An increasing number of older women are giving birth, new research shows. (Credit: Christian Glatz, Flickr)

Birth rates continue to fall – except, that is, among one group. 

Specifically, older women – ages 35 and over – are getting pregnant at increasing rates. According to a recently published report from the National Center for Health Statistics, the fertility rate among women ages 35 to 39 went up 71% between 1990 and 2023; among women ages 40 to 44, the rate increased 127%.

“There’s a flip in the age distribution,” Elizabeth Wildsmith, a sociologist at research group Child Trends, added to NBC News.

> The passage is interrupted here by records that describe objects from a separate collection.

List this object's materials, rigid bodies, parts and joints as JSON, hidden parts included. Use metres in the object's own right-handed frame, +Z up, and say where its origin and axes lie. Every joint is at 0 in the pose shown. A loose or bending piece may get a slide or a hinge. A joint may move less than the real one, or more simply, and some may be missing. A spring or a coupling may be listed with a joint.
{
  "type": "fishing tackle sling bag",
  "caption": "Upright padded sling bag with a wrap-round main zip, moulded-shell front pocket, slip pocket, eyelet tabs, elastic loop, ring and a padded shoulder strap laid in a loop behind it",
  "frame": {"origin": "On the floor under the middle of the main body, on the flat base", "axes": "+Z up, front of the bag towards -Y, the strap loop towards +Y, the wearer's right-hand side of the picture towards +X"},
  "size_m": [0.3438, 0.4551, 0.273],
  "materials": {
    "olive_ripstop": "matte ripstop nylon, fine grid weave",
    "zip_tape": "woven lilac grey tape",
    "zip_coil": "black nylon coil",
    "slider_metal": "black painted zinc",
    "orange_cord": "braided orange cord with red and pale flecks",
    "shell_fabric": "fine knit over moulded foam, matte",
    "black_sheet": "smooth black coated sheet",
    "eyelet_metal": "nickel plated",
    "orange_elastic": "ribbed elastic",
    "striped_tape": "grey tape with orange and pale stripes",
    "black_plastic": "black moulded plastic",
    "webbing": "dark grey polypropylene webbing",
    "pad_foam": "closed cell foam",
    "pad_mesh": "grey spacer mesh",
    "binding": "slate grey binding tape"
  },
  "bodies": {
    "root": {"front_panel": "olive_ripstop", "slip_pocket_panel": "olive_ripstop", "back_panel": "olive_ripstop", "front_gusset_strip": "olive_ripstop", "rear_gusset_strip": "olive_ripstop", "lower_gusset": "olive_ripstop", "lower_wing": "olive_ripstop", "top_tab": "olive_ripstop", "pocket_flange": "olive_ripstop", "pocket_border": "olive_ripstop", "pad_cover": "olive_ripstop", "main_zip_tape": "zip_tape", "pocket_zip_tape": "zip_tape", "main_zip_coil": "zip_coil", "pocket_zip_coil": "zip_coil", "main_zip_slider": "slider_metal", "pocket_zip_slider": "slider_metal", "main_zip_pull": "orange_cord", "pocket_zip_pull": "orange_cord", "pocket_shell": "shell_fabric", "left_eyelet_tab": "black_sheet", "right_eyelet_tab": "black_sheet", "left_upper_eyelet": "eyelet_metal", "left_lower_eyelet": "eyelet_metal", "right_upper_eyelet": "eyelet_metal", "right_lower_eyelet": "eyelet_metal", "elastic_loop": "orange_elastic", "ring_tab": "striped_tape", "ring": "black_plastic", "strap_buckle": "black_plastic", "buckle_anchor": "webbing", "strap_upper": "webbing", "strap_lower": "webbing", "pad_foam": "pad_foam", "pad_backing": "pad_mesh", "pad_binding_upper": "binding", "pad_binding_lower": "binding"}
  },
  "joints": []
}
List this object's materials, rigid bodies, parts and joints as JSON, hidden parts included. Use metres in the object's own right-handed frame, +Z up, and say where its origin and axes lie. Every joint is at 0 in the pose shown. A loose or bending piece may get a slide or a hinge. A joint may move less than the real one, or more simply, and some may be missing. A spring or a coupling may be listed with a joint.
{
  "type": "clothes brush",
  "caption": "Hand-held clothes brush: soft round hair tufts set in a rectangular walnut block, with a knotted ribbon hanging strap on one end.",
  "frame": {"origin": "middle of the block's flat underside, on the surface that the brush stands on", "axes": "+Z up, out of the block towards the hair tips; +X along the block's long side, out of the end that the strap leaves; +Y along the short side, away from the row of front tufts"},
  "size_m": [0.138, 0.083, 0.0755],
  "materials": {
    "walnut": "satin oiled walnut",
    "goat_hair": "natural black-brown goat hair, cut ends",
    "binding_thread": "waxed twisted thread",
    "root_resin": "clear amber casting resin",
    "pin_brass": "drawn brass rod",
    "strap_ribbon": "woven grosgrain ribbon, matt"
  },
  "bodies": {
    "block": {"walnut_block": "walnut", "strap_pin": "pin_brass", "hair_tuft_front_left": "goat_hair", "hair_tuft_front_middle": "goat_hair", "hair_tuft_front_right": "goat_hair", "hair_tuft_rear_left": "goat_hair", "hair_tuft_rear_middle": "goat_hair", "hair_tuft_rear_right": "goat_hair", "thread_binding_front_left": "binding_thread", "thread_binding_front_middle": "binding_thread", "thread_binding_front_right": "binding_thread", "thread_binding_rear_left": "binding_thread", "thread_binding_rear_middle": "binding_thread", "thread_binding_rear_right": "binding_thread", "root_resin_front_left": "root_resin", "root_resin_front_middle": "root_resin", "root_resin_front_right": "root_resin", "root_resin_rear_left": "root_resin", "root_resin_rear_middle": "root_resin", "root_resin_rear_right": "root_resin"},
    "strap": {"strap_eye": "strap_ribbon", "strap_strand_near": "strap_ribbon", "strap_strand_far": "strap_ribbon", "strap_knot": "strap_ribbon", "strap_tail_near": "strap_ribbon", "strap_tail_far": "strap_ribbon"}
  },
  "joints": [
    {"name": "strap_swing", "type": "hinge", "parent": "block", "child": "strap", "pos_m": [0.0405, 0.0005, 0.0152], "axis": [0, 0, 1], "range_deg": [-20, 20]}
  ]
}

The shift, she continued, can be attributed to a range of factors, including economic concerns, career priorities and changing social norms. “All of those conditions shape when people want to start having children.”

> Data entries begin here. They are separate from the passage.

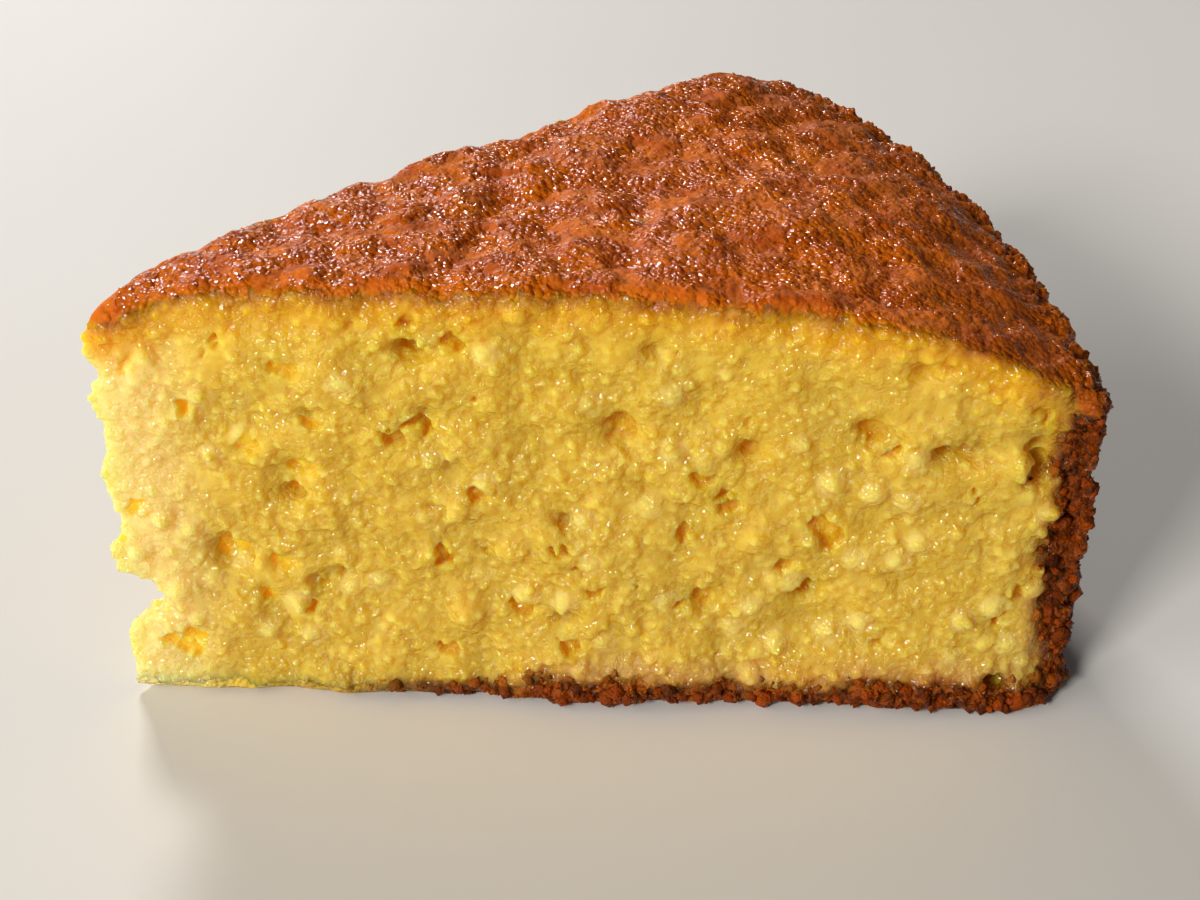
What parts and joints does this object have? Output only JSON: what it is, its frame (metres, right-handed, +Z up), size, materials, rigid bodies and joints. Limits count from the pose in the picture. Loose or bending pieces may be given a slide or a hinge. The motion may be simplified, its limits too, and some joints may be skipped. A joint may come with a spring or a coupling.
{
  "type": "slice of lemon yogurt cake",
  "caption": "Wedge of a round lemon yogurt cake as cut: moist open crumb, browned domed top, dark rim and base crust, resting flat on its base.",
  "frame": {"origin": "Below the middle of the slice's bounding box, on the plane of the flat base.", "axes": "+X runs along the near cut face from the tip of the wedge to the rim, +Y from that face into the slice, +Z up."},
  "size_m": [0.1026, 0.0738, 0.0507],
  "materials": {
    "baked_crumb": "moist matte crumb with a glossy browned crust"
  },
  "bodies": {
    "root": {"cake_slice": "baked_crumb"}
  },
  "joints": []
}
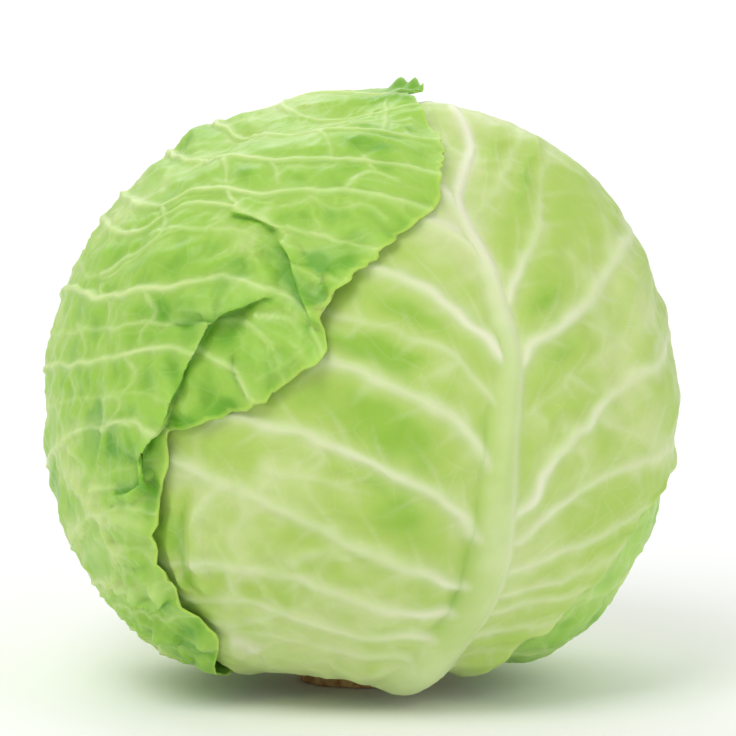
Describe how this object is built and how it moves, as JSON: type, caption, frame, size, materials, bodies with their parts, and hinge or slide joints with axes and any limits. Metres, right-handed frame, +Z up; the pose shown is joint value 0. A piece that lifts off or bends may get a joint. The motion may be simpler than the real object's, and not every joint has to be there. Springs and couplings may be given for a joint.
{
  "type": "cabbage head",
  "caption": "Head of white cabbage with its wrapper leaves, cut at the stump and set down on it.",
  "frame": {"origin": "middle of the flat cut under the stump, which is the face the head rests on", "axes": "+Z up through the head, away from the cut; the front, with the pale midrib, faces -Y"},
  "size_m": [0.1821, 0.18, 0.1757],
  "materials": {
    "cut_stem": "matte",
    "heart_leaf": "satin",
    "rear_leaf": "satin",
    "front_leaf": "satin",
    "left_leaf": "satin"
  },
  "bodies": {
    "root": {"stump": "cut_stem", "heart": "heart_leaf", "leaf_rear": "rear_leaf", "leaf_front": "front_leaf", "leaf_left": "left_leaf"}
  },
  "joints": []
}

That said, more and more people are opting out altogether, part of a larger, decades-long decline – the birth rate overall fell about 14% in the same time period, the report states. This has been driven by a shift in younger people’s habits, with teenagers accounting for just 4% of births in 2023, as opposed to 13% of them in 1990.

Though heartened by the waning number of teenage parents, some experts did express concern regarding the well-being of older pregnant people – as well as their children. Those risks include genetic and chromosomal abnormalities in fetuses, and pre-eclampsia, gestational diabetes and postpartum hemorrhage in parents.

“We’re seeing more and more people who come into pregnancy in their 40s who already have high blood pressure, kidney disease or diabetes,” Dr. Arianna Cassidy, a maternal-fetal medicine specialist at University of California, San Francisco, added to NBC. “Age is not a modifiable thing.”